By confining ourselves to specific frameworks (i.e. “sandboxes”), we may never end up seeing an idea’s true possibility (i.e. “beaches,” “oceans,” etc.). There, however, are also limits. We needn’t destroy everything, adds Peirce. While innovation is critical and can often improve the quality of life for those who participate in its benefits, a regulator’s job must also include the harmful effects the innovation may portend. It’s a double-edged sword indeed, but Peirce admits her ambition to overcome the “steep learning curve ahead.”

Two main points, then. Regulate without fear, but don’t be heavy-handed. Seems quite simple, right? Not so fast. After this balancing act, a regulator also faces a third potential trap according to Peirce. In this sentiment, we glean the most eloquent aspects of the Commissioner’s mental model for thinking about things like blockchain technology and cryptocurrencies:

The regulator may insert itself inappropriately into the creative process. The regulator should be careful not to try to control the development of new technologies. Not only is it outside the regulator’s proper function, but such micromanagement can result in the regulator forcing new technology to fit existing—and familiar—regulatory frameworks regardless of whether those frameworks are appropriate.  The law deserves respect, but technological progress should not be bound by the limits of the regulator’s lawyerly imagination.”
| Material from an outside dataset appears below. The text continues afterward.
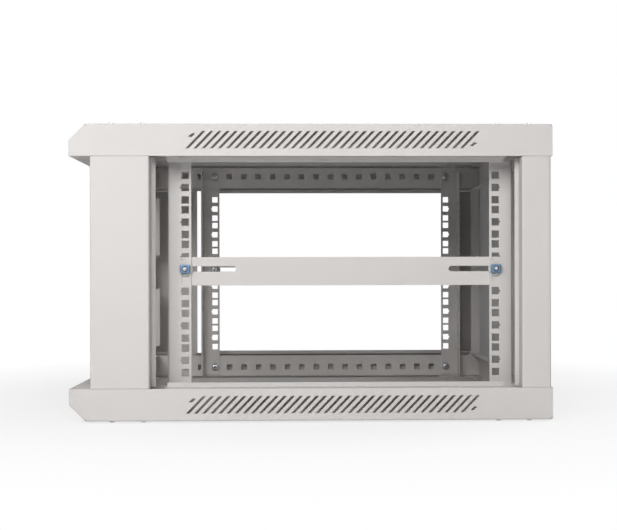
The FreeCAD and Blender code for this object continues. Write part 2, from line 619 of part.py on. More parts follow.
def make_cross_rail(label, up, front):
    """A cross rail joins two posts above or below the opening, as a channel."""
    body = add_body(label)
    plane = FRONT_PLANE if front else REAR_PLANE
    inward = 1 if front else -1
    sheet = "dims.frame_sheet"
    near = OPENING if front else f"({OPENING} - dims.cross_lower)"

    def y(distance):
        return f"{plane} + {inward} * ({distance})"

    web = (y("0"), y(sheet)) if front else (y(sheet), y("0"))
    levels = sorted((height(up, near), height(up, COVER_INSIDE)), key=value)
    pad(body, f"{label}_web", "Y", *web, lambda sketch: draw_rectangle(
        sketch, f"-{FLANGE_IN}", FLANGE_IN, *levels))
    flange_half = f"({FLANGE_IN} - dims.cross_gap)"

    def draw_flanges(sketch):
        for start, thick in ((near, sheet), (COVER_INSIDE, f"-{sheet}")):
            draw_rectangle(sketch, y("0"), y("dims.cross_flange"), height(up, start),
                           height(up, f"({start} + {thick})"))

    pad(body, f"{label}_flanges", "X", f"-{flange_half}", flange_half, draw_flanges)
    round_folds(body, f"{label}_inner_folds", "X", [
        ("0", y(sheet), height(up, f"({near} + {sheet})")),
        ("0", y(sheet), height(up, f"({COVER_INSIDE} - {sheet})"))],
        f"dims.frame_bend - {sheet}")
    return body


def make_rear_panel():
    """A flat panel welded to the rear of the frame, its edges tucked behind the covers."""
    body = add_body("rear_panel")
    half = f"({FLANGE_IN} + dims.panel_lap)"
    reach = f"({OPENING} + dims.panel_tuck)"
    pad(body, "rear_panel_sheet", "Y", REAR_PLANE, f"{REAR_PLANE} + dims.panel_sheet",
        lambda sketch: draw_rectangle(sketch, f"-{half}", half, height(-1, reach),
                                      height(1, reach)))
    return body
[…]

Peirce, in so many words, is describing the hearth of creativity. She is approaching financial regulation in the same way that crypto assets and their financial potential are reshaping pre-2008 monetary thinking. The Commissioner is aware of old-helm policies and how their framework may not be able to fully encompass things like Ethereum or Filecoin or 0x. In this way, perhaps our leader (on the side of the government) should be Peirce rather than Giancarlo.

Concluding, this is pretty good news for us in the crypto space. It allieves fears of a secret blanket ban and, if innovators are as curious and courageous as Commissioner Peirce, opens wide channels of communication. With regulation sure on the horizon, we should feel more confident that our crypto-technological ambitions are being due justice. We may even learn a thing or two.